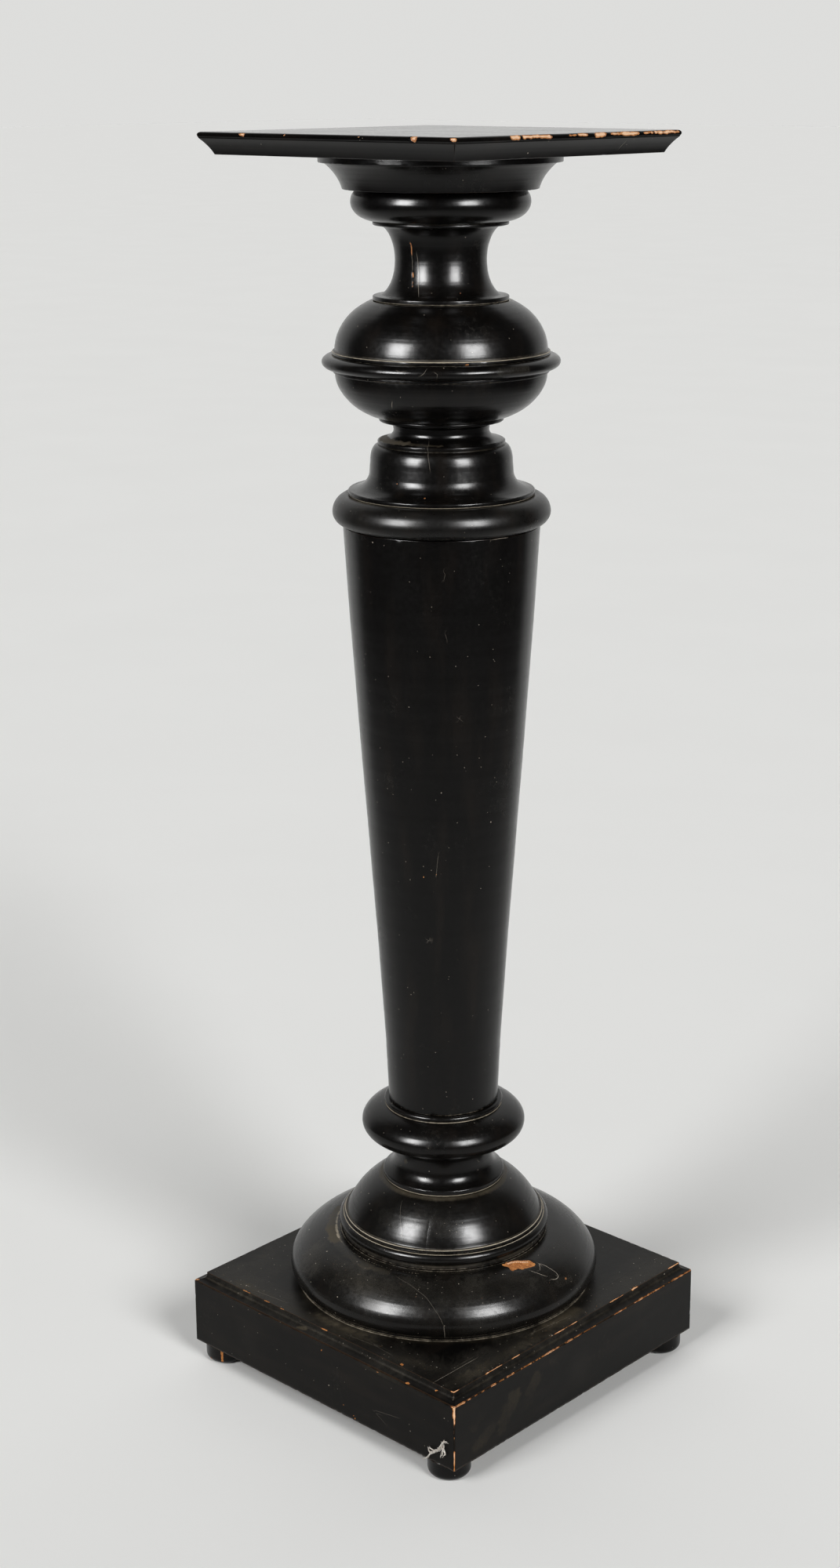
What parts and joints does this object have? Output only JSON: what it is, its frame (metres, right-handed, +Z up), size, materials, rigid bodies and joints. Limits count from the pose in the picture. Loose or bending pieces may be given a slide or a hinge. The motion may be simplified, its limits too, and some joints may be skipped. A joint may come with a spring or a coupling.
{
  "type": "display plinth",
  "caption": "Tall ebonised wooden pedestal: a tapering turned column with ball, neck and collars, between a square moulded top and a boxed square plinth on bun feet.",
  "frame": {"origin": "on the floor under the middle of the plinth, in the plane of the feet's undersides", "axes": "+Z up along the turning axis, +X and +Y square to the plinth's sides; the corner nearest the camera in the source view is +X -Y"},
  "size_m": [0.33, 0.33, 1.115],
  "materials": {
    "ebonised_turning": "satin black stain and polish over lathe-turned hardwood, worn brown on sharp edges",
    "ebonised_board": "satin black stain and polish over sawn boards, scuffed, with bare wood on worn arrises",
    "bare_wood": "unfinished, darkened with age",
    "screw_steel": "dull, lightly tarnished"
  },
  "bodies": {
    "root": {"top_board": "ebonised_board", "top_flange": "ebonised_turning", "neck": "ebonised_turning", "upper_ball": "ebonised_turning", "ball_band": "ebonised_turning", "lower_ball": "ebonised_turning", "bell": "ebonised_turning", "collar": "ebonised_turning", "shaft": "ebonised_turning", "lower_knop": "ebonised_turning", "dome": "ebonised_turning", "base_torus": "ebonised_turning", "plinth_board": "ebonised_board", "plinth_board_strip": "ebonised_board", "rail_left_front": "ebonised_board", "rail_right_front": "ebonised_board", "rail_right_back": "ebonised_board", "rail_left_back": "ebonised_board", "foot_near": "ebonised_turning", "foot_right": "ebonised_turning", "foot_far": "ebonised_turning", "foot_left": "ebonised_turning", "corner_block_near": "bare_wood", "corner_block_right": "bare_wood", "corner_block_far": "bare_wood", "corner_block_left": "bare_wood", "top_screw_1": "screw_steel", "top_screw_2": "screw_steel", "top_screw_3": "screw_steel", "top_screw_4": "screw_steel", "base_screw_1": "screw_steel", "base_screw_2": "screw_steel", "base_screw_3": "screw_steel", "base_screw_4": "screw_steel"}
  },
  "joints": []
}
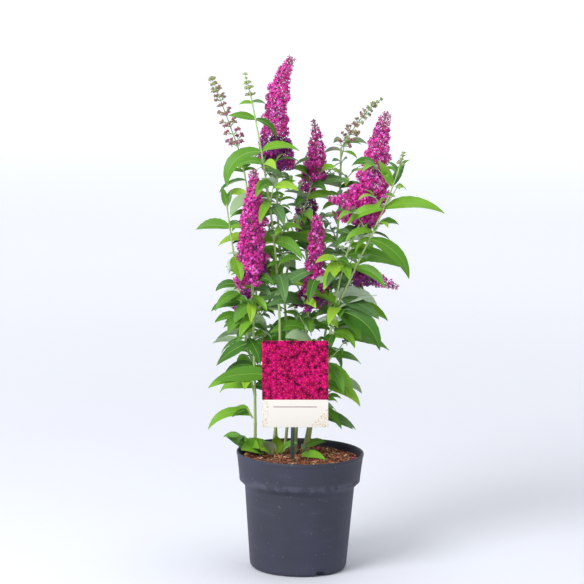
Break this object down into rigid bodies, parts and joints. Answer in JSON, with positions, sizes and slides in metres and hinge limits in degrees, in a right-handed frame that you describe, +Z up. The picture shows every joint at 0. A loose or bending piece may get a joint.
──────────────────────────────
(Task prompt)
Set down the listing in full, keeping every word exactly as it is.

(Exercise solution)
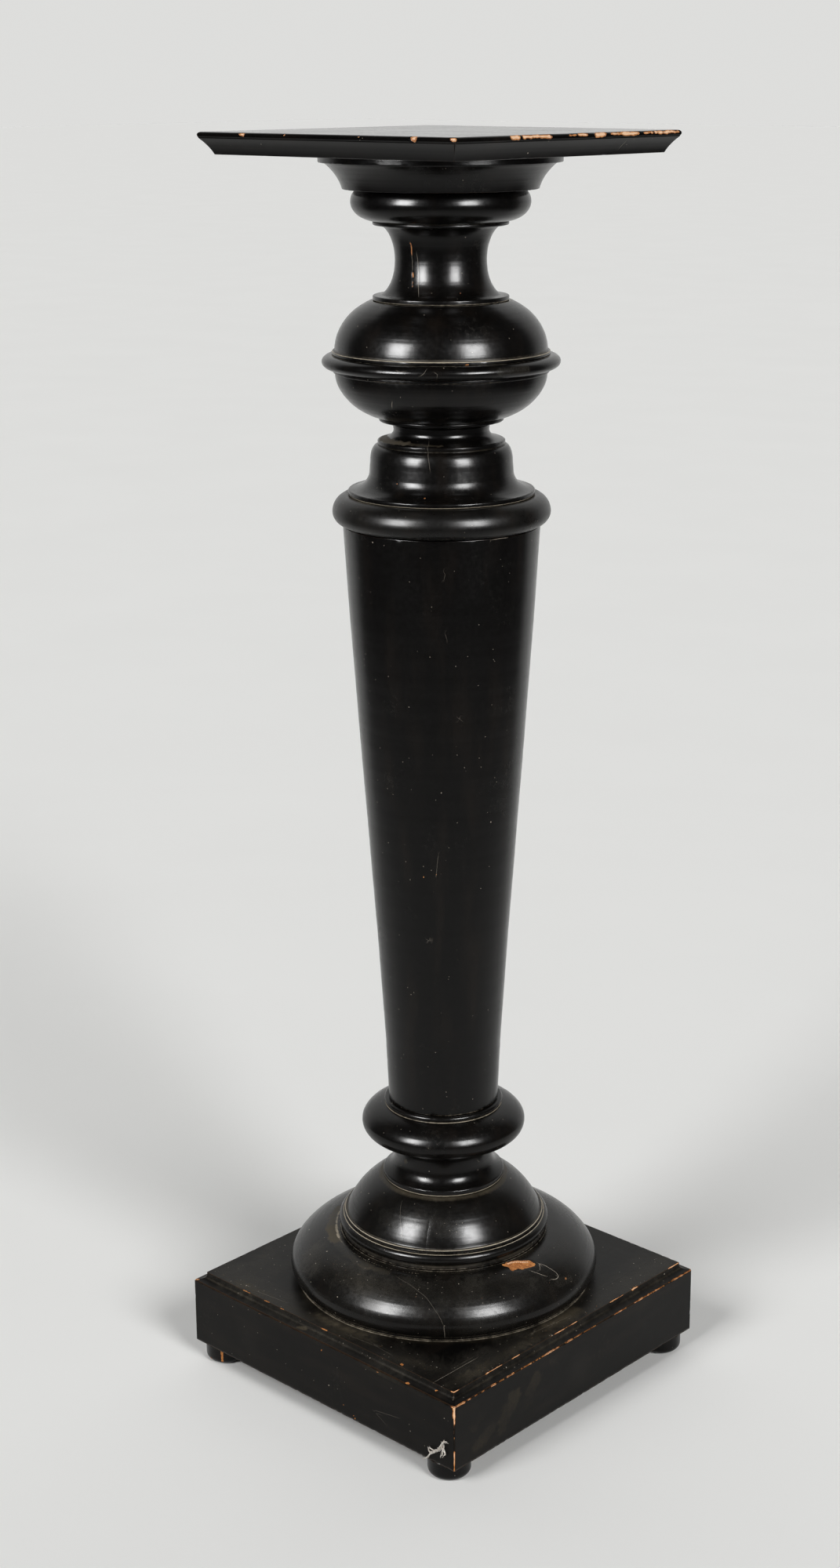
What parts and joints does this object have? Output only JSON: what it is, its frame (metres, right-handed, +Z up), size, materials, rigid bodies and joints. Limits count from the pose in the picture. Loose or bending pieces may be given a slide or a hinge. The motion may be simplified, its limits too, and some joints may be skipped. A joint may come with a spring or a coupling.
{
  "type": "display plinth",
  "caption": "Tall ebonised wooden pedestal: a tapering turned column with ball, neck and collars, between a square moulded top and a boxed square plinth on bun feet.",
  "frame": {"origin": "on the floor under the middle of the plinth, in the plane of the feet's undersides", "axes": "+Z up along the turning axis, +X and +Y square to the plinth's sides; the corner nearest the camera in the source view is +X -Y"},
  "size_m": [0.33, 0.33, 1.115],
  "materials": {
    "ebonised_turning": "satin black stain and polish over lathe-turned hardwood, worn brown on sharp edges",
    "ebonised_board": "satin black stain and polish over sawn boards, scuffed, with bare wood on worn arrises",
    "bare_wood": "unfinished, darkened with age",
    "screw_steel": "dull, lightly tarnished"
  },
  "bodies": {
    "root": {"top_board": "ebonised_board", "top_flange": "ebonised_turning", "neck": "ebonised_turning", "upper_ball": "ebonised_turning", "ball_band": "ebonised_turning", "lower_ball": "ebonised_turning", "bell": "ebonised_turning", "collar": "ebonised_turning", "shaft": "ebonised_turning", "lower_knop": "ebonised_turning", "dome": "ebonised_turning", "base_torus": "ebonised_turning", "plinth_board": "ebonised_board", "plinth_board_strip": "ebonised_board", "rail_left_front": "ebonised_board", "rail_right_front": "ebonised_board", "rail_right_back": "ebonised_board", "rail_left_back": "ebonised_board", "foot_near": "ebonised_turning", "foot_right": "ebonised_turning", "foot_far": "ebonised_turning", "foot_left": "ebonised_turning", "corner_block_near": "bare_wood", "corner_block_right": "bare_wood", "corner_block_far": "bare_wood", "corner_block_left": "bare_wood", "top_screw_1": "screw_steel", "top_screw_2": "screw_steel", "top_screw_3": "screw_steel", "top_screw_4": "screw_steel", "base_screw_1": "screw_steel", "base_screw_2": "screw_steel", "base_screw_3": "screw_steel", "base_screw_4": "screw_steel"}
  },
  "joints": []
}
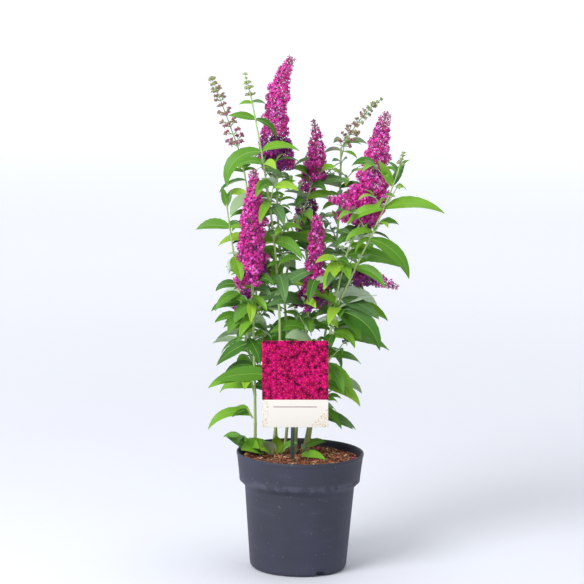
Break this object down into rigid bodies, parts and joints. Answer in JSON, with positions, sizes and slides in metres and hinge limits in degrees, in a right-handed frame that you describe, +Z up. The picture shows every joint at 0. A loose or bending piece may get a joint.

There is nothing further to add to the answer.